Tuesday, October 28, 2008

The Dying of the Light


Northwestern College in St. Paul, Minnesota is in turmoil. The source of the problem is that the historically evangelical institution has been going through a troubling shift in its understanding of truth. A website addressing the problem called Friends of Northwestern has been formed by some of the current faculty.

In one article Dr. Paul Kjoss Helseth, Associate Professor of Christian Thought, deals with what he believes in the primary problem at Northwestern. Dr. Helseth writes:


In my estimation, the leadership of the College has accommodated postmodernism and thus has endorsed a form of relativism that undermines its ability to: 1) make and defend objective truth claims, 2) formulate sound moral judgments, and 3) faithfully uphold the doctrinal foundation of the College. In short, whether wittingly or not, the leadership has endorsed a way of thinking that denies that human beings can have knowledge of reality as it really is, for reality (this way of thinking imagines) is always and everywhere a “social construction.” Reality, in other words, is what you and I perceive it to be, and since we perceive reality differently for various social, historical, and cultural reasons, we perceive differing realities, realities that are (conveniently) simultaneously both true for me and false for you. Representative of this mindset is a comment that I heard President Cureton make at one meeting of the President’s Task Force on Intercultural Competence during a discussion of a survey the committee conducted on campus perceptions of
intercultural issues. In an attempt to sum up the value of the survey, the President proclaimed matter of factly: “we all know that perception is 99% of reality.”

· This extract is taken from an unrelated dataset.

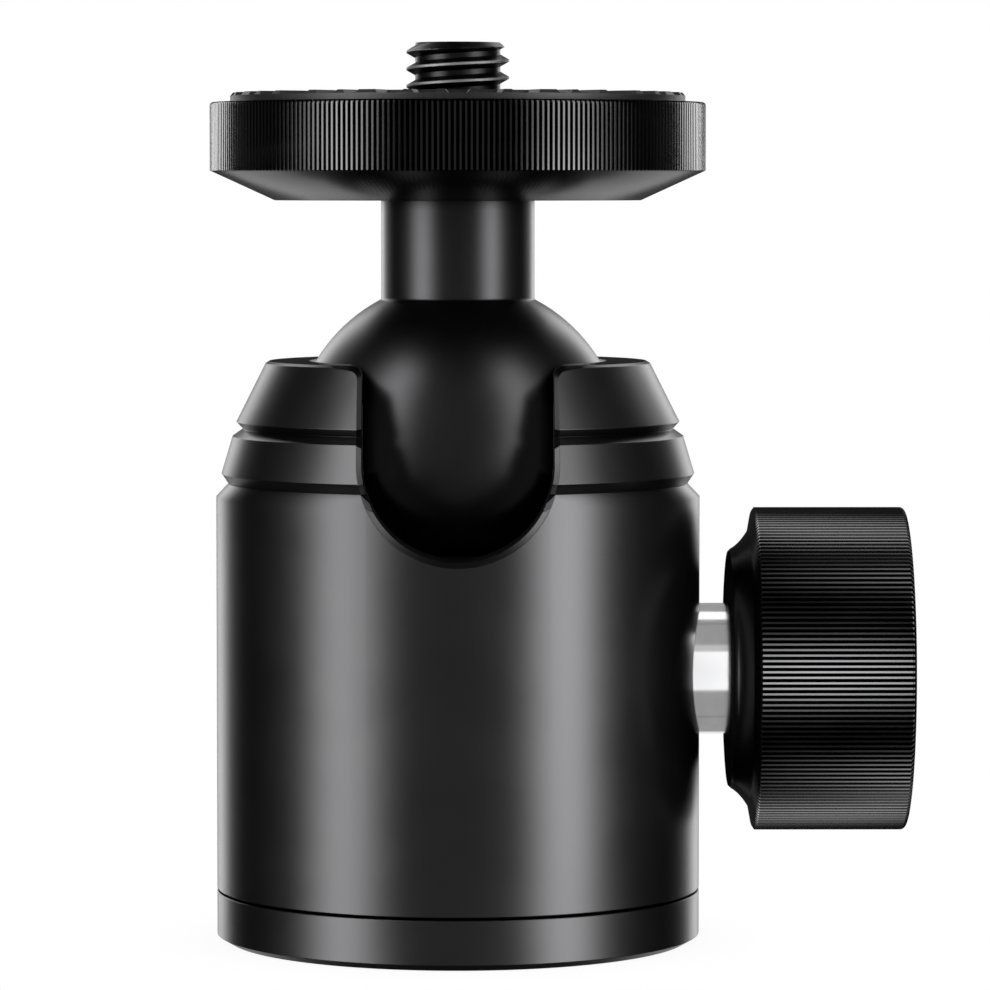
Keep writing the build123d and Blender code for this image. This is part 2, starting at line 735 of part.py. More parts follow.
crest_start = stud_thread_bottom + stud_runout
tip_start = stud_top - stud_tip_chamfer_h
crest_count = math.floor((stud_top - crest_start) / thread_pitch) + 1
with BuildPart() as camera_stud:
    revolve(
        half_profile(
            [
                (0, stud_shank_end),
                (stud_shank_r, stud_shank_end),
                (stud_shank_r, stud_flange_bottom),
                (stud_flange_r, stud_flange_bottom),
                (stud_flange_r, stud_thread_bottom),
                (thread_r, stud_thread_bottom),
                (thread_r, tip_start),
                (thread_r - stud_tip_chamfer_r, stud_top),
                (0, stud_top),
            ]
        ),
        axis=Axis.Z,
    )
    revolve(
        thread_grooves(
            thread_r,
            thread_root_r,
            [crest_start + (turn + 0.5) * thread_pitch for turn in range(crest_count)],
        ),
        axis=Axis.Z,
        mode=Mode.SUBTRACT,
    )
    with BuildSketch(Plane.XY.offset(stud_top)):
        RegularPolygon(stud_key / 2, 6, major_radius=False)
    extrude(amount=-stud_socket_depth, mode=Mode.SUBTRACT)

# ==== Spindle =====================================================================

with BuildPart() as clamp_spindle:
    revolve(
        spindle_profile(
            [
                (-pilot_start, spindle_pilot_r),
                (-pilot_end, spindle_pilot_r),
                (-pilot_end, spindle_thread_r),
                (shank_start, spindle_thread_r),
                (shank_start, spindle_shank_r),
                (spindle_ring_start, spindle_shank_r),
                (spindle_ring_start, spindle_shank_r - spindle_groove_depth),
                (spindle_washer_start - stack_gap, spindle_shank_r - spindle_groove_depth),
                (spindle_washer_start - stack_gap, spindle_shank_r),
                (journal_start, spindle_shank_r),
                (journal_start, spindle_journal_r),
                (journal_end, spindle_journal_r),
                (journal_end, spindle_drive_r),
                (spindle_end, spindle_drive_r),
            ]
        ),
        axis=spindle_axis,
    )
    drive_flat_h = spindle_drive_r - spindle_drive_flat
    with BuildSketch(Plane.YZ.offset(journal_end)):
        with Locations((0, spindle_z + spindle_drive_flat)):
            Rectangle(2 * spindle_drive_r, drive_flat_h, align=(Align.CENTER, Align.MIN))
        with Locations((0, spindle_z - spindle_drive_flat)):
            Rectangle(2 * spindle_drive_r, drive_flat_h, align=(Align.CENTER, Align.MAX))
    extrude(amount=spindle_end - journal_end, mode=Mode.SUBTRACT)
    with BuildSketch(Plane.YZ.offset(spindle_end)):
        with Locations((0, spindle_z)):
            Circle(knob_screw_r + running_gap)
    extrude(amount=-knob_screw_grip - stack_gap, mode=Mode.SUBTRACT)

with BuildPart() as spindle_washer:
    extrude(
        spindle_ring_face(spindle_washer_r, spindle_shank_r + running_gap, spindle_washer_start),
        amount=spindle_washer_t,
    )

with BuildPart() as spindle_retaining_ring:
    spindle_ring_bore_r = spindle_shank_r - spindle_groove_depth + running_gap
    extrude(
        spindle_ring_face(spindle_ring_r, spindle_ring_bore_r, spindle_ring_start + face_gap),
        amount=spindle_ring_t - 2 * face_gap,
    )

# ==== Knob ========================================================================

with BuildPart() as knob:
    with BuildSketch(Plane.XZ):
        with BuildLine():
            hub = Polyline(
                (knob_end, spindle_z),
                (knob_face, spindle_z),
                (knob_face, spindle_z + knob_hub_r - knob_hub_edge),
                (knob_face + knob_hub_edge, spindle_z + knob_hub_r),
            )
            waist_end = (knob_waist, spindle_z + knob_waist_r)
            waist = TangentArc(hub @ 1, waist_end, tangent=knob_waist_start)
            Polyline(
                waist @ 1,
                (knob_cone, spindle_z + knob_cone_r),
                (knob_rim_start, spindle_z + knob_r),
                (knob_end - knob_end_edge, spindle_z + knob_r),
                (knob_end, spindle_z + knob_r - knob_end_edge),
                (knob_end, spindle_z),
            )
        make_face()
    revolve(axis=spindle_axis)
    with BuildSketch(Plane.YZ.offset(knob_face)):
        with Locations((0, spindle_z)):
            Circle(journal_bore_r)
    extrude(amount=spindle_in_knob + stack_gap, mode=Mode.SUBTRACT)
    with BuildSketch(Plane.YZ.offset(journal_end)):
        with Locations((0, spindle_z)):
            Circle(spindle_drive_r + running_gap)
            Rectangle(
                2 * spindle_journal_r,
                2 * (spindle_drive_flat + running_gap),
                mode=Mode.INTERSECT,
            )
    extrude(amount=knob_web_start - journal_end, mode=Mode.SUBTRACT)
    with BuildSketch(Plane.YZ.offset(knob_web_start)):
        with Locations((0, spindle_z)):
            Circle(knob_screw_r + washer_bore_gap)
    extrude(amount=knob_web_t, mode=Mode.SUBTRACT)
    with BuildSketch(Plane.YZ.offset(knob_web_end)):
        with Locations((0, spindle_z)):
            Circle(knob_cap_r + press_gap)
    extrude(amount=knob_end - knob_web_end, mode=Mode.SUBTRACT)
    with BuildSketch(Plane.YZ.offset(knob_dish)):
        with Locations((0, spindle_z)):
            Circle(knob_dish_r)
    extrude(amount=knob_dish_depth, mode=Mode.SUBTRACT)

with BuildPart() as knob_screw:
    revolve(
        spindle_profile(
            [
                (spindle_end - knob_screw_grip, knob_screw_r),
                (knob_screw_head_start, knob_screw_r),
                (knob_screw_head_start, knob_screw_head_r),
                (knob_screw_head_end, knob_screw_head_r),
            ]
        ),
        axis=spindle_axis,
    )
    with BuildSketch(Plane.YZ.offset(knob_screw_head_end)):
        with Locations((0, spindle_z)):
            RegularPolygon(knob_screw_key / 2, 6, major_radius=False)
    extrude(amount=-knob_screw_socket_depth, mode=Mode.SUBTRACT)

with BuildPart() as knob_cap:
    revolve(
        spindle_profile(
            [
                (knob_cap_start, knob_cap_r),
                (knob_dish, knob_cap_r),
                (knob_dish + knob_cap_dome, knob_cap_r - knob_cap_edge),
            ]
        ),
        axis=spindle_axis,
    )

# ==== Files =======================================================================

pieces = {
    "base_plate": base_plate,
    "base_thread_insert": base_thread_insert,
    "pan_thrust_washer": pan_thrust_washer,
    "pan_spring_washer": pan_spring_washer,
    "pan_retaining_ring": pan_retaining_ring,
    "housing": housing,
    "housing_floor": housing_floor,
    "floor_screws": floor_screws,
    "spindle_bush": spindle_bush,
    "collar": collar,
    "seat_liner": seat_liner,
    "collar_lock_screw": collar_lock_screw,
    "wedge_block": wedge_block,
    "ball_cup": ball_cup,
    "ball_stem": ball_stem,
    "platform": platform,
    "platform_pad": platform_pad,
    "stud_washer": stud_washer,
    "camera_stud": camera_stud,
    "clamp_spindle": clamp_spindle,
    "spindle_washer": spindle_washer,
    "spindle_retaining_ring": spindle_retaining_ring,
    "knob": knob,
    "knob_screw": knob_screw,
    "knob_cap": knob_cap,
}
os.makedirs("parts", exist_ok=True)
for name, piece in pieces.items():
    piece.part.label = name
    export_step(piece.part, f"parts/{name}.step")
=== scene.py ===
import json
import logging
import math
from collections.abc import Sequence
from dataclasses import dataclass
from enum import Enum

import bmesh
import bpy
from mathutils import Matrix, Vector


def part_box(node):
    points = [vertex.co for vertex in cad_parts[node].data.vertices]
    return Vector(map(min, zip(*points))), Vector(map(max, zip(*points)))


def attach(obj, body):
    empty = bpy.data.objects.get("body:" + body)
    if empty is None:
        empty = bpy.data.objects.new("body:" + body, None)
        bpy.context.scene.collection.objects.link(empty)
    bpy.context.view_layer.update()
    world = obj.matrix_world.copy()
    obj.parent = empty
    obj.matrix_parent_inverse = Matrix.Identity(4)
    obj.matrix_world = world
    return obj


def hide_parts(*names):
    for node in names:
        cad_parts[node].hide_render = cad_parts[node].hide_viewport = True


# The looks of a compact tripod ball head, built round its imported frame: a panning
# base, a housing with a clamp knob, a ball in a slotted collar, and a round platform.
#
# Metres, in the frame's own axes: +Z runs up the panning axis, the knob stands
# towards +X and the neck slot opens towards -Y.

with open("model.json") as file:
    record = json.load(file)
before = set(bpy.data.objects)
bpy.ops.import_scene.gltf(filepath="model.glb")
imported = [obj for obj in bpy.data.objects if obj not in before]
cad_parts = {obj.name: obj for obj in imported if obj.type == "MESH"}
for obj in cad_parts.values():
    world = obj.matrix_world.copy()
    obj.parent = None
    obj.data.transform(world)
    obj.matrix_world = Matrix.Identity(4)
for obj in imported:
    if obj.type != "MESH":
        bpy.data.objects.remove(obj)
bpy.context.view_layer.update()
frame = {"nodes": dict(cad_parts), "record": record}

logging.basicConfig(level=logging.INFO, format="%(message)s")
log = logging.getLogger("ball_head")

MM = 0.001

KNOB = "knurled_knob"
PLATFORM = "knurled_platform"
KNURL_DEPTH = 0.3 * MM
KNOB_AXIS_LEVEL = 25.22 * MM

Point = tuple[float, float]
Profile = list[Point]
Color = tuple[float, float, float]


# ---- Shader expressions ----------------------------------------------------------


class Signal:
    """A number that a shader works out, usable in Python expressions."""

    def __init__(self, bench: "NodeBench", socket: bpy.types.NodeSocket) -> None:
        """Keep the socket and the bench that its expressions add nodes to."""
        self.bench = bench
        self.socket = socket

    def __add__(self, other: "Signal | float") -> "Signal":
        """Add."""
        return self.bench.math("ADD", self, other)

    def __radd__(self, other: float) -> "Signal":
        """Add, with the number first."""
        return self.bench.math("ADD", other, self)

    def __sub__(self, other: "Signal | float") -> "Signal":
        """Subtract."""
        return self.bench.math("SUBTRACT", self, other)

    def __rsub__(self, other: float) -> "Signal":
        """Subtract from a number."""
        return self.bench.math("SUBTRACT", other, self)

    def __mul__(self, other: "Signal | float") -> "Signal":
        """Multiply."""
        return self.bench.math("MULTIPLY", self, other)

    def __rmul__(self, other: float) -> "Signal":
        """Multiply, with the number first."""
        return self.bench.math("MULTIPLY", other, self)

    def __pow__(self, other: float) -> "Signal":
        """Raise to a power."""
        return self.bench.math("POWER", self, other)

    def sine(self) -> "Signal":
        """Return the number's sine."""
        return self.bench.math("SINE", self, 0.0)

    def above(self, limit: float) -> "Signal":
        """Return 1 where the number is above a limit, otherwise 0."""
        return self.bench.math("GREATER_THAN", self, limit)

    def below(self, limit: float) -> "Signal":
        """Return 1 where the number is below a limit, otherwise 0."""
        return self.bench.math("LESS_THAN", self, limit)

    def clamped(self) -> "Signal":
        """Return the number held between 0 and 1."""
        return self.bench.math("MINIMUM", self.bench.math("MAXIMUM", self, 0.0), 1.0)


class Blend(Enum):
    """What a Mix node blends: its data type, its two input sockets and its output."""

    COLORS = ("RGBA", 6, 7, 2)
    DIRECTIONS = ("VECTOR", 4, 5, 1)


def opaque(color: Color) -> tuple[float, float, float, float]:
    """Return a colour with its alpha, as a socket takes it."""
    return (*color, 1.0)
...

Whether one agrees with the President and the leadership on this point
or not, carefulobservers must concede that it is the kiss of death to the enduring integrity of the institution because: 1) it reduces truth claims to subjective – and therefore relative – assessments of reality, 2) depending on the particular circumstance, it regards moral values merely as expressions of personal taste or preference, and as a consequence it reduces moral judgments either to expressions of selfrighteous arrogance or, if some form of discipline is involved, to acts of judicial tyranny, and 3) it reduces doctrinal standards to noses of wax that must change from one age or social context to the next, for it regards doctrines not as summaries of what the Bible really teaches, but as interpretations of biblical teaching that must change because they are always bound to a particular time and place. In fact, the notion that “perception is reality” is not just evidence of the potential for drifting into theological liberalism; it is evidence of entrenched theological liberalism itself and of that which makes the dying of the light at Northwestern all but inevitable, for it locates the enduring essence of the Christian religion not in submission to the truth that God has clearly revealed in his Word, but in an altogether vague religious experience that is utterly devoid of objective doctrinal content.

Read the entire article HERE.

When churches, colleges, seminaries, and para-church organizations depart from biblical orthodoxy the result is always ruin. Southern Baptists have seen this in many of their institutions. By God's grace the Southern Baptist Seminaries turned back from their deadly drift into theological liberalism. However, many SBC colleges have not fared as well.

Are not the United Methodists, PCUSA, and the Disciples of Christ proof enough that when the truth is abandoned the light dies? Even the Southern Baptists, an historically orthodox group of churches demonstrates with their current decline that when truth is professed but practically ignored the effect is the same as when truth is denied.

1 comment:

Mike said...

Whether this is the "dying of the light" (as you put it) or the turning on of the light (as I see it) we may disagree on...but one thing I think we would both agree on is that this THE issue of the evangelical church today... postmodernism with all of its philosophical and epistemological baggage.

What I don't like about this discussion though is feeling like we have to line up on one side of the issue or the other rather than dialoging about areas where we see common ground. I know a lot of Christians (myself included) who would tend to classify themselves as postmodern yet would not give into the notion of pure moral relativism, or the idea that all truth is personal (the extremes of postmodernism)

Instead of shutting the door to postmodernism as a whole let's find ways to engage with it...it is not all "evil". In fact some of it is quite helpful as a world view. It helps us see the planks in our own eye that come from culture, language, understanding, etc...which can make it seem (to us) that we are more righteous than others.

I don't see that as a "what does light have to do with darkness" issue.